The College bestows the award each year to a woman whose career accomplishments and leadership have contributed significantly to the field of public health in Florida. Dr. Conti was honored at an awards ceremony April 7 in the COPH Samuel P. Bell, III Auditorium.
Lisa Ann Conti, DVM, MPH, (left) director of the state’s Division of Environmental Health, accepts her award from Donna Petersen, ScD, dean of the USF College of Public Health.
As director of the Florida Division of Environmental Health, Dr. Conti oversees the statewide activities and programs of the office to maintain and improve the state’s environment, ensure quality services to decrease or eliminate the occurrence of preventable diseases, and to maintain surveillance, investigation and education of diseases of environmental origin.
She leads five bureaus: Environmental Public Health Medicine, Onsite Sewage Programs, Community Environmental Health, Water Programs, and Radiation Control, as well as the Office of Environmental Health Informatics and Preparedness.
During the 2004 hurricane season, when four separate hurricanes crossed the state, Dr. Conti created “Strike Teams” that are made up of environmental and public health professionals trained to address the special needs of disaster ravaged areas. These Strike Teams were outfitted with “To Go” kits that included essential equipment and deployed to assist in the recovery of affected counties. Dr. Conti then developed the curriculum to train environmental professionals statewide. Her Strike Team concept and training have become national models for disaster response.
Dr. Conti earned her Doctor of Veterinary Medicine degree from the University of Florida in 1988, and her Master of Public Health degree from USF in 1993, and she is board certified by the American College of Veterinary Preventive Medicine. She is currently an adjunct instructor at the College of Veterinary Medicine at UF and has also taught at Florida State University and Tallahassee Community College. Before becoming director of the Florida Division of Environmental Health in 2003, Dr. Conti was State Public Health Veterinarian in the Florida Department of Health.

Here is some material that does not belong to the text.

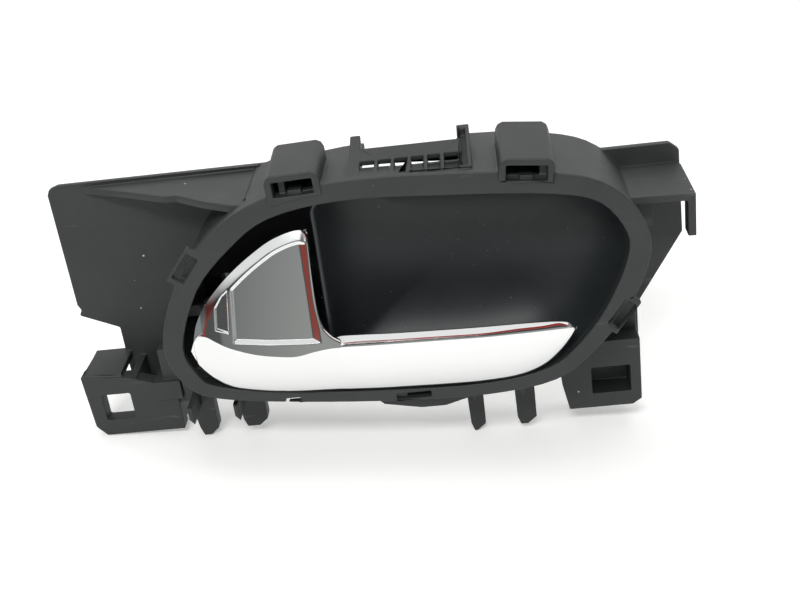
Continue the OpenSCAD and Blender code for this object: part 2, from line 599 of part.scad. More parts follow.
// Rubber bumpers clipped on the edges of the arm's window
bumper_h = 12.4;
module rest_bumper() color("#141414") difference() {
  box([window_x1 - 3, plate_y - bumper_t, arm_z - bumper_h / 2],
    [hinge_x - arm_w / 2 - gap, body_d + bumper_t, arm_z + bumper_h / 2]);
  box([window_x1 - 4, plate_y, arm_z - bumper_h], [window_x1, body_d, arm_z + bumper_h]);
}
module travel_bumper() color("#141414") difference() {
  box([travel_x, plate_y - bumper_t, arm_z - bumper_h / 2],
    [window_x2 + 3, body_d + bumper_t, arm_z + bumper_h / 2]);
  box([window_x2, plate_y, arm_z - bumper_h], [window_x2 + 4, body_d, arm_z + bumper_h]);
}

// Swivel in the arm's end, slotted for the cable's end
module cable_swivel() color("#b9a04a") difference() {
  union() {
    post(hinge_x, swivel_y, swivel_r, arm_z - arm_h / 2 - 0.4, arm_z + arm_h / 2 + gap);
    post(hinge_x, swivel_y, swivel_r + 0.8, arm_z + arm_h / 2 + gap, arm_z + arm_h / 2 + 1.5);
  }
  translate([hinge_x - 5, swivel_y, arm_z]) rotate([0, 90, 0]) cylinder(r = nipple_r, h = 10, $fn = 48);
}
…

The Florida Outstanding Woman in Public Health Award was initiated by USF in 1988, and nominations are solicited from public health practitioners across the state. Past honorees have included Lillian Stark, director of virology at the Florida Department of Health Tampa Branch Laboratory; Jean Malecki, director of the Palm Beach County Health Department; and University of Miami epidemiologist Lora E. Fleming, MD.